To my luck i use mainly DVD+RW and BD-RE. Burn runs
on these media tolerate stray SCSI commands from other
processes, as long as they do not alter the medium
content.


Have a nice day :)

Thomas


Wow, just...wow!

I have been struggling with writing backups and images to optical disc for months now. I've experimented by switching among media manufacturers and types (CD-R, CD+R, CD-RW, CD+RW, DVD-R, DVD+R, DVD-RW, DVD+RW). I've used the various GUI interfaces and the command line writing utilities. I've purchased new drives. All of the experimentation has resulted in the same insanely inconsistent results. Much worse than the lost money spent on discs and drives that don't work properly is the hours and hours of extra time spent each week trying to write images or backups that just fail during the burn attempt with no error messages that a mere non-programmer like me can understand.

----

Ranting of me on park bench:

"Yes, I know the burn failed. Please tell me why. I can't even figure out what to file a bug report against! I can't even figure out how to word a question for the user list because the results I get are so damned inconsistent!"

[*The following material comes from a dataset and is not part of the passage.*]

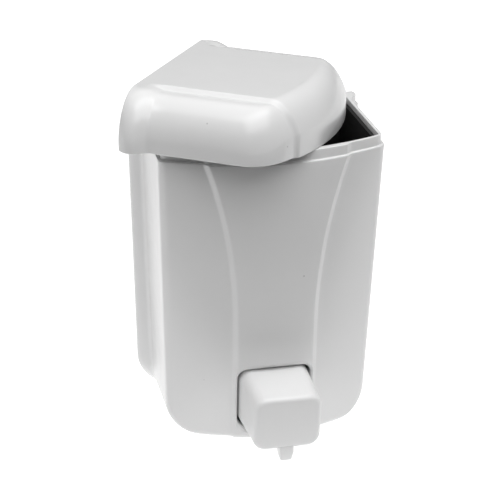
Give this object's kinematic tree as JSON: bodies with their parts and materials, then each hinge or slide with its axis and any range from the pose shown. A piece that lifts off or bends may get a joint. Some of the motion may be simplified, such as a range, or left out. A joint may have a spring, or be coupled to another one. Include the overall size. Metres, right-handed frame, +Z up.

"Yes, there really IS a disc in the drive. Why are you telling me there isn't a disc there? You just told me that disc needed to be blanked. I blanked it. Now you're telling me there is no disc there. Really? How far do you want me to throw you? How hard do you want me to dunk you into the nearest dumpster?"

----

Has no one bothered to at least publish information about which disc types work best? This information shouldn't be buried in developer or user mail lists. It should be published on the home page of the distribution's Web site! Seriously, that could make a huge difference in user satisfaction for those of us who write to optical discs.

If the kernel team (or anyone else) just decided that users didn't need reliable writing to optical disc any more, they might have bothered to inform the user base. I guess those of us who want to perform backups or image writes for long-term storage as part of our backup strategy are supposed to use -- well, what?

On all of my systems I occasionally hear the optical drives being accessed by some process. There's no rhyme or reason to it. During some sessions I hear the drives doing their little clickety-clack every few seconds for hours on end, and during other sessions I hear absolutely nothing happening with the optical drives. This is with no difference in my system or software use patterns. I guess this "are you there" crap, along with perhaps other crap, is why I have such a hard time burning two backup discs per week. Seriously, hours of effort every damned week to burn two blasted DVD backup discs.

So, CD+R, CD+RW, DVD+R, DVD+RW are my best bets? (I don't have a BD drive.) I had more or less arrived at the the same conclusion from experimentation, but even these disc types haven't been 100% reliable. And, hilariously, the other disc types aren't 100% unreliable.

Thank you, Thomas, for your efforts. Obviously, there must be a lot of people out here who are as frustrated by this issue as I am. And you must be even more frustrated by it.